Lunar Parallax Demonstration Project
LPDP - How It Was Done
Image Handling
Each 01h20m UT image captured on the 9th November 2003 was analysed for stars in the
same frame. A vector overlay was created to mark the boundary of the Moon with a
circle, a cross (centered on the circle) to mark the position of the Moon's centre point and
a number of markers to identify the position of the stars. In addition, cross markers
were also overlaid on several identifiable lunar features (Mare Crisium, Tycho, Grimaldi).
These markers were used for orientation of the lunar disk in later stages of the
process.
Once the Moon's location had been marked, the image's had their levels adjusted
to make the background stars easier to pick out.
|
|
Supplied image
|
With overlay
|
A star chart was generated from a popular software planetarium application. This
chart showed the area covered by the parallax effect and a sufficient number of stars
to permit correlation with the vector overlays created from the contributor's images.
By taking just the individual overlays (one per 01h20m contributor) and matching them
against the star chart, a location map of the Moon at 01h20m on 9th November 2003 was
created.
It was always my intention to use a photograph of the area of the sky where the
eclipse parallax was happening as the background. Unfortunately, the weather here in the UK has been
truly dreadful for the past month and no such opportunity to take such a photo has arisen.

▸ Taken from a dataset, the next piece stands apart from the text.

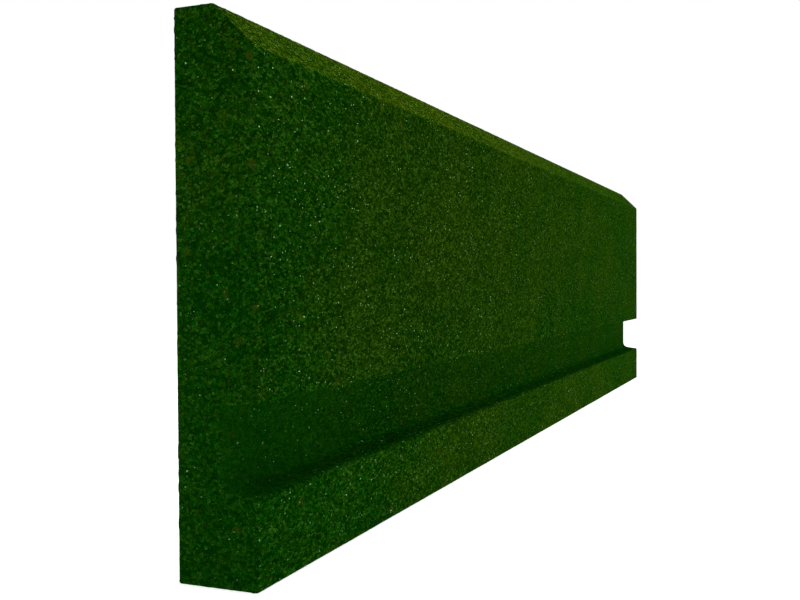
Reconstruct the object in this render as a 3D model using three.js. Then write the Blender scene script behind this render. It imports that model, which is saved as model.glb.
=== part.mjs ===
// Rubber-granulate edging board: a straight board pressed from bonded rubber granules, with a bevel
// along its top front edge and one open-ended mounting groove along the foot of its front face.
//
// Frame: millimetres, +Z up, origin at the middle of the underside.
// +X runs along the board, -Y is the grooved front, +Y is the plain back.
//
// The board is pressed in two charges that cure into one block: a thin layer of fine granules that
// follows the whole moulded front, and a core of coarser granules behind it.

import * as THREE from 'three';

// ---- driving dimensions, mm ----
const LENGTH = 1000;
const HEIGHT = 250;
const THICKNESS = 40;

const BEVEL = 20;                 // 45 degree bevel: this much off the front and off the top

const GROOVE_LOW = 40;            // height of the groove's lower lip
const GROOVE_HIGH = 80;           // height of the groove's upper lip
const GROOVE_DEPTH = 18;          // from the front face to the groove's floor
const LOWER_FLANK_RISE = 2.5;     // the lower flank climbs this much on its way in
const UPPER_FLANK_DROP = 1.5;     // the upper flank falls this much on its way in
const FLOOR_FILLET = 6;           // round between the lower flank and the floor
const FILLET_STEPS = 6;           // flats in that round

const LAYER = 8;                  // thickness of the fine-granule face layer
const BOND_GAP = 0.3;             // clearance kept between the two charges' solids

// ---- materials ----
const FINE_GRANULES = new THREE.MeshStandardMaterial({ color: 0x143606, roughness: 0.85, metalness: 0 });
const COARSE_GRANULES = new THREE.MeshStandardMaterial({ color: 0x0f3105, roughness: 0.9, metalness: 0 });

// Distance to the far side of a layer where a line turns: two lines with unit normals a and b, both
// moved inward by d, meet at the corner plus this vector.
function mitre(a, b, d) {
  const scale = d / (1 + a.dot(b));
  return a.clone().add(b).multiplyScalar(scale);
}

// The inward normal of the line from p to q, for an outline walked up the front face from the foot.
function inwardNormal(p, q) {
  const run = q.clone().sub(p).normalize();
  return new THREE.Vector2(run.y, -run.x);
}

// The round in the groove's inner lower corner, from the flank to the floor, as a few flats.
function floorFillet() {
  const flank = new THREE.Vector2(GROOVE_DEPTH, LOWER_FLANK_RISE).normalize();
  const corner = new THREE.Vector2(GROOVE_DEPTH, GROOVE_LOW + LOWER_FLANK_RISE);
  const turn = Math.PI / 2 - Math.atan2(LOWER_FLANK_RISE, GROOVE_DEPTH);
  const tangent = FLOOR_FILLET * Math.tan(turn / 2);
  const start = corner.clone().addScaledVector(flank, -tangent);
  const centre = start.clone().add(new THREE.Vector2(-flank.y, flank.x).multiplyScalar(FLOOR_FILLET));
  const points = [];
  for (let step = 0; step <= FILLET_STEPS; step += 1) {
    const angle = (turn * step) / FILLET_STEPS;
    const arm = start.clone().sub(centre).rotateAround(new THREE.Vector2(), angle);
    points.push(centre.clone().add(arm));
  }
  return points;
}

// The moulded front, as (depth from the front face, height), from the foot up to the top face.
function frontLine() {
  return [
    new THREE.Vector2(0, 0),
    new THREE.Vector2(0, GROOVE_LOW),
    ...floorFillet(),
    new THREE.Vector2(GROOVE_DEPTH, GROOVE_HIGH - UPPER_FLANK_DROP),
    new THREE.Vector2(0, GROOVE_HIGH),
    new THREE.Vector2(0, HEIGHT - BEVEL),
    new THREE.Vector2(BEVEL, HEIGHT),
  ];
}

// The same line moved a distance into the board, with its ends kept on the foot and the top face.
function lineBehind(line, distance) {
  const normals = line.slice(1).map((point, index) => inwardNormal(line[index], point));
  const moved = line.map((point, index) => {
    if (index === 0) {
      return new THREE.Vector2(point.x + distance, point.y);
    }
    if (index === line.length - 1) {
      return new THREE.Vector2(point.x + distance / normals[index - 1].x, point.y);
    }
    return point.clone().add(mitre(normals[index - 1], normals[index], distance));
  });
  return moved;
}

// A closed section in (depth, height) becomes a solid as long as the board, front towards -Y.
function boardPiece(name, section, material) {
  const shape = new THREE.Shape(section);
  const geometry = new THREE.ExtrudeGeometry(shape, { depth: LENGTH, bevelEnabled: false });
  // Depth goes to +Y, height to +Z and the extrusion to +X.
  const lay = new THREE.Matrix4().makeBasis(
    new THREE.Vector3(0, 1, 0),
    new THREE.Vector3(0, 0, 1),
    new THREE.Vector3(1, 0, 0),
  );
  geometry.applyMatrix4(lay);
  geometry.translate(-LENGTH / 2, -THICKNESS / 2, 0);
  const mesh = new THREE.Mesh(geometry, material);
  mesh.name = name;
  return mesh;
}

// Fine granules over the whole moulded front: lower lip, groove, face and bevel.
function faceLayer() {
  const front = frontLine();
  const back = lineBehind(front, LAYER);
  return boardPiece('face_layer', [...front, ...back.reverse()], FINE_GRANULES);
}

// Coarse granules from the face layer to the plain back.
function coreBoard() {
  const front = lineBehind(frontLine(), LAYER + BOND_GAP);
  const section = [
    ...front,
    new THREE.Vector2(THICKNESS, HEIGHT),
    new THREE.Vector2(THICKNESS, 0),
  ];
  return boardPiece('core_board', section, COARSE_GRANULES);
}

const board = new THREE.Group();
board.name = 'edging_board';
board.add(faceLayer(), coreBoard());

export default board;
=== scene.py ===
"""The looks of a pressed rubber-granulate edging board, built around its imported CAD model.

Metres, +Z up. +X runs along the board, -Y is the grooved front, +Y the plain back.
Each charge of granules becomes one closed mesh: its section is swept along the board and closed
with two end faces, and every visible point is sunk by the relief of the granules.
"""
import math

import bmesh
import bpy
import numpy as np
from mathutils import Matrix, Vector, geometry


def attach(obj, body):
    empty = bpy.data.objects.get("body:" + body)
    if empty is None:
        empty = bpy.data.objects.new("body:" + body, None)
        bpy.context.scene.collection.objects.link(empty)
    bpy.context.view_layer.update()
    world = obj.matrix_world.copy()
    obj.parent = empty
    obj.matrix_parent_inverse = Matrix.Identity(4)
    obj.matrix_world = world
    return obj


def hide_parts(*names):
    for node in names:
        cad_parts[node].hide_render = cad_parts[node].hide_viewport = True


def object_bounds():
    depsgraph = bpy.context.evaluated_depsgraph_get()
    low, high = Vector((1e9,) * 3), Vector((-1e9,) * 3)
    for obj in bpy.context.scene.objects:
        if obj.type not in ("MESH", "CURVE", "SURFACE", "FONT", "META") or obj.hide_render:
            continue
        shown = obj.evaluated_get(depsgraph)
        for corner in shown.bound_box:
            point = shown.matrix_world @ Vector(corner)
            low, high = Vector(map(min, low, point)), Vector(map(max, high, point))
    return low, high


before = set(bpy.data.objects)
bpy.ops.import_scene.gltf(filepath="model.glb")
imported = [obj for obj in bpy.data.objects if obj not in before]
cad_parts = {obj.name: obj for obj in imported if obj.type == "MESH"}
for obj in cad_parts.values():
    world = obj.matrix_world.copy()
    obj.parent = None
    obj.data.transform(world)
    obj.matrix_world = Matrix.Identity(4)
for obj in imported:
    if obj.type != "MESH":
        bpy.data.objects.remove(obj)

CAD_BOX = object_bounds()
MM = 0.001

# ---- section ----
BEVEL = 20 * MM
GROOVE_TOP = 82 * MM          # just above the groove's upper lip
GROOVE_FOOT = 39.5 * MM       # just below its lower lip
FRONT_REACH = 20 * MM         # the lip and the groove lie within this distance of the front face
HOLLOW_FROM = 0.3 * MM        # the groove's own look starts this far behind the front face
HOLLOW_FADE = 0.9 * MM        # and is complete this much farther in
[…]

Hence, the background used in the final images has been artificially created
using the reference chart (it may be replaced with a real sky when/if the weather
clears!).
Using photo-editor software, each contibutor's image set was built up as
a number of image layers.
The background layer is used to provide a guide overlay for the vector markers (Moon and
stars). It also catches any over-sized masks! The overlay layer provides guidance
to where the actual Moon image should sit, how big it should be and it's orientation. This
layer is not kept in the final version. Once the overlay layer is in place the original
image can be brought in, dropped and rotated into position. A duplicate of the background
layer is created and brought to the top of the layer stack. An oversized mask is
made from the vector layer in the correct position. This mask, when applied allows
the original image to show through the upper layer in the correct position.
The overlay, image and mask layers are repeated with each of the contributor's images
used. By turning layers off and on, different contributor's images can be displayed and
saved off as a normalised (same background and field size) image for presentation
preparation.
Once the normalised version has been generated, the animated versions showing fixed
stars can be created (image sizes are identical).
The animations showing the stars moving is also created using the normalised images,
however, each image is moved so that the Moon disks exactly overlay each other.